Pendant ces années, faiblement soutenue par les Occidentaux, la Tanzanie, pays non-aligné, cherchant à imaginer un socialisme à l'africaine, reçoit l’aide de la Chine, qui souhaite pour sa part augmenter son influence en Afrique de l’Est. C’est avec un soutien chinois que la ligne de chemin de fer TAZARA (ou TANZAM) de Dar-es-Salaam à la Zambie est construite en 1975[9]. C’est aussi sur le modèle des communes chinoises que sont créés 800 villages collectifs, regroupant des populations d’origine ethniques et tribales différentes, et déplacées de force en camion[3]. On estime qu’en 4 ans, de 1973 à 1978, une douzaine de millions de personnes sont ainsi déplacées[10]. Cette politique, si elle permet un certain brassage entre les différentes ethnies qui composent la population tanzanienne, casse brutalement les repères humains et communautaires des individus. Par ailleurs, alors que le pays compte plus d’une centaine d’ethnies (à forte majorité Bantou) et bien plus de langues et dialectes, Julius Nyerere favorise une uniformisation linguistique par l'usage d'une langue africaine, le swahili[11].

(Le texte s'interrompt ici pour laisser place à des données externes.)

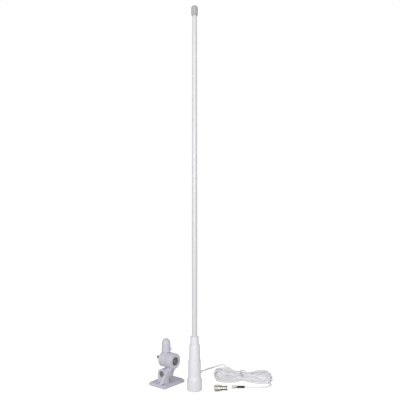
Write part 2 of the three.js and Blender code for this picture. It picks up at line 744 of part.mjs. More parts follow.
function adapterPieces() {
  const insulatorFrom = PLUG_INSET + INSULATOR_INSET;
  const insulatorTo = PLUG_INSET + PIN_HOLD - GAP;
  const insulator = ring(PIN_RADIUS + GAP, PLUG_BORE - GAP, insulatorFrom, insulatorTo, SMALL_ROUND);
  const pinRound = dome(PIN_RADIUS, PIN_RADIUS, 0, PIN_TIP_STEPS);
  const pinTip = pinRound.map(([radius, height]) => [radius, -height]);
  const pinEnd = ADAPTER_END - ADAPTER_SOCKET - GAP;
  const pin = lathed([...pinTip.reverse(), [PIN_RADIUS, pinEnd], [0, pinEnd]], SMALL_ROUND);
  return [
    piece('coupling_nut', couplingNut(), NICKEL),
    piece('adapter_body', adapterBody(), NICKEL),
    piece('adapter_insulator', insulator, PTFE),
    piece('adapter_pin', pin, BRASS),
  ];
}

// ------------------------------------------------------------------ ratchet mount
const STUD_PLACE = SEAM - HEAD_LENGTH / 2;
const DRUM_CREST = UPPER_PIVOT_HEIGHT + DRUM_RADIUS;
const STUD_TOP = DRUM_CREST + STUD_LENGTH;
const BARREL_FRONT = EAR_BACK + GAP;
const ARM_FACE = SEAM + GAP;

/** Turns a piece built along +Z to lie on the lower pivot, Z becoming Y. */
const onLowerPivot = (geometry) => geometry.rotateX(-Math.PI / 2).translate(0, 0, LOWER_PIVOT_HEIGHT);

/** Turns a piece built along +Z to lie on the upper pivot, Z becoming X. */
const onUpperPivot = (geometry) => geometry.rotateY(Math.PI / 2).translate(0, 0, UPPER_PIVOT_HEIGHT);

function screwCutters() {
  return [-1, 1].flatMap((x) => [-1, 1].flatMap((y) => {
    const place = [(x * SCREW_SPACING[0]) / 2, (y * SCREW_SPACING[1]) / 2, 0];
    const hole = bar(SCREW_RADIUS, -OVERCUT, PLATE_HEIGHT + OVERCUT, SMALL_ROUND);
    const seat = bar(SCREW_HEAD_RADIUS, PLATE_STEP, PLATE_HEIGHT + OVERCUT, SMALL_ROUND);
    return [hole.translate(...place), seat.translate(...place)];
  }));
}

function baseBracket() {
  const { left, right, top, foot, crest } = GUSSET;
  const edge = extruded(roundedRectangle(PLATE_WIDTH, PLATE_LENGTH, PLATE_CORNER), PLATE_STEP);
  const inset = 2 * PLATE_INSET;
  const deckOutline = roundedRectangle(PLATE_WIDTH - inset, PLATE_LENGTH - inset, PLATE_CORNER);
  const deck = extruded(deckOutline, PLATE_HEIGHT);
  const ear = onLowerPivot(bar(BARREL_RADIUS, EAR_FRONT, EAR_BACK));
  const webTop = [BARREL_RADIUS, EAR_BACK, LOWER_PIVOT_HEIGHT];
  const web = block([-BARREL_RADIUS, EAR_FRONT, PLATE_STEP], webTop);
  const side = polygon([[foot, PLATE_STEP], [EAR_BACK, PLATE_STEP], [EAR_BACK, top], [crest, top]]);
  const gusset = acrossX(side, left, right);
  const teeth = onLowerPivot(toothCutter(BARREL_RADIUS).translate(0, 0, EAR_BACK));
  const outside = EAR_FRONT - OVERCUT;
  const boltHole = onLowerPivot(bar(BOLT_RADIUS + GAP, outside, EAR_BACK + OVERCUT, SMALL_ROUND));
  const recess = onLowerPivot(bar(SMALL_RECESS_RADIUS, outside, EAR_FRONT + EAR_RECESS));
  const solid = join(edge, deck, ear, web, gusset);
  return cut(solid, teeth, boltHole, recess, ...screwCutters());
}

function swivelArm() {
  const shoulder = UPPER_PIVOT_HEIGHT - DRUM_RADIUS - LEG_ROOM;
  const barrel = onLowerPivot(bar(BARREL_RADIUS, BARREL_FRONT, BARREL_BACK));
  const drum = onUpperPivot(lathed([
    [0, ARM_FACE],
    [DRUM_RADIUS, ARM_FACE],
    [DRUM_RADIUS, DRUM_END - DRUM_CHAMFER],
    [DRUM_RADIUS - DRUM_CHAMFER, DRUM_END],
    [0, DRUM_END],
  ]));
  const leg = acrossY(polygon([
    [0, LOWER_PIVOT_HEIGHT],
    [BARREL_RADIUS - LEG_INSET, LOWER_PIVOT_HEIGHT],
    [LEG_FLANK, shoulder - LEG_INSET + LEG_SLOPE],
    [LEG_FLANK, UPPER_PIVOT_HEIGHT],
    [ARM_FACE, UPPER_PIVOT_HEIGHT],
    [ARM_FACE, shoulder],
    [0, shoulder - LEG_INSET],
  ]), LEG_FRONT, LEG_BACK);
  const lowerTeeth = toothCutter(BARREL_RADIUS).rotateX(Math.PI / 2);
  lowerTeeth.translate(0, BARREL_FRONT, LOWER_PIVOT_HEIGHT);
  const upperTeeth = toothCutter(DRUM_RADIUS).rotateY(-Math.PI / 2);
  upperTeeth.translate(ARM_FACE, 0, UPPER_PIVOT_HEIGHT);
  const hole = BOLT_RADIUS + GAP;
  const solid = join(barrel, drum, leg);
  return cut(
    solid,
    lowerTeeth,
    upperTeeth,
    onLowerPivot(bar(hole, BARREL_FRONT - OVERCUT, BARREL_BACK + OVERCUT, SMALL_ROUND)),
    onLowerPivot(bar(SMALL_RECESS_RADIUS, BARREL_BACK - BARREL_RECESS, BARREL_BACK + OVERCUT)),
    onUpperPivot(bar(hole, ARM_FACE - OVERCUT, DRUM_END + OVERCUT, SMALL_ROUND)),
    onUpperPivot(bar(LARGE_RECESS_RADIUS, DRUM_END - DRUM_RECESS, DRUM_END + OVERCUT)),
  );
}

function studHead() {
  const far = SEAM - HEAD_LENGTH;
  const drum = onUpperPivot(lathed([
    [0, far],
    [DRUM_RADIUS - DRUM_CHAMFER, far],
    [DRUM_RADIUS, far + DRUM_CHAMFER],
    [DRUM_RADIUS, SEAM],
    [0, SEAM],
  ]));
  const stud = lathed([
    [0, UPPER_PIVOT_HEIGHT],
    [STUD_RADIUS, UPPER_PIVOT_HEIGHT],
    [STUD_RADIUS, STUD_TOP - STUD_CHAMFER],
    [STUD_RADIUS - STUD_CHAMFER, STUD_TOP],
    [0, STUD_TOP],
  ]).translate(STUD_PLACE, 0, 0);
  return cut(
    join(drum, stud),
    onUpperPivot(toothCutter(DRUM_RADIUS).translate(0, 0, SEAM)),
    onUpperPivot(bar(BOLT_RADIUS + GAP, far - OVERCUT, SEAM + OVERCUT, SMALL_ROUND)),
    onUpperPivot(bar(SMALL_RECESS_RADIUS, far - OVERCUT, far + HEAD_RECESS)),
  );
}

function threadCap() {
  const mouth = DRUM_CREST + CAP_SEAT;
  const bore = STUD_RADIUS + GAP;
  const shell = lathed([
    [0, STUD_TOP + GAP],
    [bore - STUD_CHAMFER, STUD_TOP + GAP],
    [bore, STUD_TOP + GAP - STUD_CHAMFER],
    [bore, mouth],
    [CAP_RADIUS, mouth],
    ...dome(CAP_SHOULDER_RADIUS, CAP_DOME, mouth + CAP_SIDE),
  ]);
  const tabFrom = mouth + TAB_REACH;
  const tab = block(
    [CAP_RADIUS - OVERCUT, -TAB_WIDTH / 2, tabFrom],
    [CAP_RADIUS + TAB_REACH, TAB_WIDTH / 2, tabFrom + TAB_HEIGHT],
  ).rotateZ(-MOUNT_YAW);
  return join(shell, tab).translate(STUD_PLACE, 0, 0);
}

/** Bolt, nut and washers along +Z: the head sits on one floor and the nut on the other. */
function clampPieces(name, headFloor, nutFloor, spare, turn) {
  const bore = BOLT_RADIUS + GAP;
  const headTop = headFloor - WASHER_HEIGHT - 2 * GAP;
  const nutFrom = nutFloor + WASHER_HEIGHT + 2 * GAP;
  const nutTo = nutFrom + NUT_HEIGHT;
  const shank = bar(BOLT_RADIUS, headTop - OVERCUT, nutTo + spare, SMALL_ROUND);
  const bolt = join(hexBar(BOLT_HEAD_RADIUS, headTop - BOLT_HEAD_HEIGHT, headTop), shank);
  const washer = (from) => ring(bore, WASHER_RADIUS, from, from + WASHER_HEIGHT, SMALL_ROUND);
  return [
    piece(`${name}_bolt`, turn(bolt), BLACK_STEEL),
    piece(`${name}_bolt_washer`, turn(washer(headTop + GAP)), BLACK_STEEL),
    piece(`${name}_nut_washer`, turn(washer(nutFloor + GAP)), BLACK_STEEL),
    piece(`${name}_nut`, turn(hexBar(BOLT_HEAD_RADIUS, nutFrom, nutTo, bore)), BLACK_STEEL),
  ];
}

function mountPieces() {
  const towardsHead = (geometry) => onUpperPivot(geometry.rotateX(Math.PI));
  const farRecess = -(SEAM - HEAD_LENGTH + HEAD_RECESS);
  return [
    piece('base_bracket', baseBracket(), GREY_NYLON),
    piece('swivel_arm', swivelArm(), GREY_NYLON),
    piece('stud_head', studHead(), GREY_NYLON),
    piece('thread_cap', threadCap(), GREY_NYLON),
    ...clampPieces(
      'lower', EAR_FRONT + EAR_RECESS, BARREL_BACK - BARREL_RECESS, LOWER_BOLT_SPARE, onLowerPivot,
    ),
    ...clampPieces('upper', DRUM_RECESS - DRUM_END, farRecess, UPPER_BOLT_SPARE, towardsHead),
  ];
}

// ------------------------------------------------------------------ assembly
function group(place, pieces) {
  const whole = new THREE.Group();
  whole.position.set(...place);
  whole.add(...pieces);
  return whole;
}

const mount = group([0, 0, 0], mountPieces());
mount.rotation.z = MOUNT_YAW;

const connector = group([...CONNECTOR_PLACE, CONNECTOR_RADIUS + STEP_UP], connectorPieces());
connector.rotation.y = -Math.PI / 2;

const adapter = group([...ADAPTER_PLACE, NUT_RADIUS + STEP_UP], adapterPieces());
adapter.rotation.y = Math.PI / 2;

const whip = group([...ANTENNA_PLACE, 0], [...antennaPieces(), ...cablePieces(), connector, adapter]);

export default group([0, 0, 0], [mount, whip]);
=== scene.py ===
"""Looks of a marine VHF whip antenna, its ratchet mount, its hank of coax and its connectors.

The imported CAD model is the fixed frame. Each sub-assembly below is a class that holds its sizes in
millimetres, builds its pieces where the frame says and dresses them in a procedural finish.
"""

import json
import logging
import math
from dataclasses import dataclass, field
from enum import Enum
from typing import Iterable, Sequence

import bmesh
import bpy
import numpy as np
from mathutils import Matrix, Vector


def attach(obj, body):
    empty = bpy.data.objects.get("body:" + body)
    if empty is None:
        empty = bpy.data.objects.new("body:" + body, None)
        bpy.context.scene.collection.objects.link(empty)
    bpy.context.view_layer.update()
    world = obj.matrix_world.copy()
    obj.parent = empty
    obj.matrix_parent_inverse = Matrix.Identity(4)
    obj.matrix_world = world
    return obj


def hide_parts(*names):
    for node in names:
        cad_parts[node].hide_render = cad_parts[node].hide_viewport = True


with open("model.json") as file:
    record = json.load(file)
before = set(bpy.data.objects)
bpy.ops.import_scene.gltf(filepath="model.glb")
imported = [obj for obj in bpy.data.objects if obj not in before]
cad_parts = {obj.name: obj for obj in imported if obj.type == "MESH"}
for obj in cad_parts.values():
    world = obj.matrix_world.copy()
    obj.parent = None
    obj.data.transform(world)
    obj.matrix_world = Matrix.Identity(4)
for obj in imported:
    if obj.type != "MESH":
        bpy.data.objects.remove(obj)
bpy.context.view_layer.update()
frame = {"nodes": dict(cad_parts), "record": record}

log = logging.getLogger("antenna")
MM = 0.001
STUD_PITCH = 1.814  # 1 inch - 14
Colour = tuple[float, float, float]
Outline = list[tuple[float, float]]


class Side(Enum):
    """Which way a piece built along +Z is turned."""

    RIGHT = "right"
    LEFT = "left"
    BACK = "back"
    FRONT = "front"


TURNS = {
    Side.RIGHT: Matrix.Rotation(math.pi / 2, 4, "Y"),
    Side.LEFT: Matrix.Rotation(-math.pi / 2, 4, "Y"),
    Side.BACK: Matrix.Rotation(-math.pi / 2, 4, "X"),
    Side.FRONT: Matrix.Rotation(math.pi / 2, 4, "X"),
}


# ---------------------------------------------------------------- node trees
class Socket:
    """A socket of a node tree, whose operators add Math nodes."""

    def __init__(self, tree: "NodeTree", link: object) -> None:
        """Wraps a socket.

        Args:
            tree: The tree that the socket belongs to.
            link: The node's own output socket.
        """
        self.tree = tree
        self.link = link

    def _maths(self, operation: str, *values: object) -> "Socket":
        """Adds one Math node on these values."""
        inputs = dict(enumerate(values))
        return self.tree.node("ShaderNodeMath", {"operation": operation}, inputs)

    def __add__(self, other: object) -> "Socket":
        """Adds."""
        return self._maths("ADD", self, other)

    def __sub__(self, other: object) -> "Socket":
        """Subtracts."""
        return self._maths("SUBTRACT", self, other)

    def __mul__(self, other: object) -> "Socket":
        """Multiplies."""
        return self._maths("MULTIPLY", self, other)

    def __rsub__(self, other: object) -> "Socket":
        """Subtracts this from a number."""
        return self._maths("SUBTRACT", other, self)

    def __gt__(self, other: object) -> "Socket":
        """One where this is greater."""
        return self._maths("GREATER_THAN", self, other)

    __radd__ = __add__
    __rmul__ = __mul__

    def sine(self) -> "Socket":
        """The sine of this, in radians."""
        return self._maths("SINE", self)


class NodeTree:
    """A node tree that is written as expressions."""

    def __init__(self, tree: bpy.types.NodeTree) -> None:
        """Empties a tree and takes it over.

        Args:
            tree: The tree to fill.
        """
        tree.nodes.clear()
        self.tree = tree

    def node(
        self, kind: str, settings: dict[str, object] | None = None,
        inputs: dict[object, object] | None = None, output: object = 0,
    ) -> Socket:
        """Adds one node.

        Args:
            kind: The node's type.
            settings: Its own settings, which are set first.
            inputs: Values or sockets by input name or number.
            output: The name or number of the output wanted.

        Returns:
            That output.
        """
        made = self.tree.nodes.new(kind)
        for name, value in (settings or {}).items():
            setattr(made, name, value)
        for key, value in (inputs or {}).items():
            for single in value if isinstance(value, list) else [value]:
                if isinstance(single, Socket):
                    self.tree.links.new(single.link, made.inputs[key])
                else:
                    made.inputs[key].default_value = single
        return Socket(self, made.outputs[output]) if len(made.outputs) else Socket(self, None)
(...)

Difficultés économiques et tensions régionales

Ces politiques dirigistes et utopiques apportent de moins en moins les résultats escomptés. Le premier choc pétrolier de 1973 assombrit fortement les perspectives économiques du pays. Les productions manufacturière et agricole régressent, la planification de l’économie par l’administration est inefficace. Sur le plan politique, les partis (le TANU de Nyerere et l’ASP) se rapprochent et fusionnent en 1977 pour former le Chama cha Mapinduzi (CCM), c’est-à-dire le parti de la Révolution[3]. Malgré les difficultés économiques, le pays est en paix et reçoit de nombreux réfugiés venus des pays voisins en guerre ou fuyant le régime d'Amin Dada en Ouganda. Nyerere refuse que la politique d'africanisation de l’administration favorise les seuls Tanzaniens et autorise l'accès aux emplois publics aux étrangers. Beaucoup obtiennent également la nationalité tanzanienne, y compris des réfugiés blancs[5].

Les relations de la Tanzanie avec ses voisins africains (en particulier ceux du nord, l'Ouganda et le Kenya) se détériorent au fil des années. Ces relations étaient pourtant initialement bonnes puisque ces trois pays ont formé en 1967 la East Africain Community (Communauté est-africaine) dans le but de constituer à terme un marché économique commun. Les premières coopérations visent notamment à uniformiser la politique des changes et de contrôle des devises.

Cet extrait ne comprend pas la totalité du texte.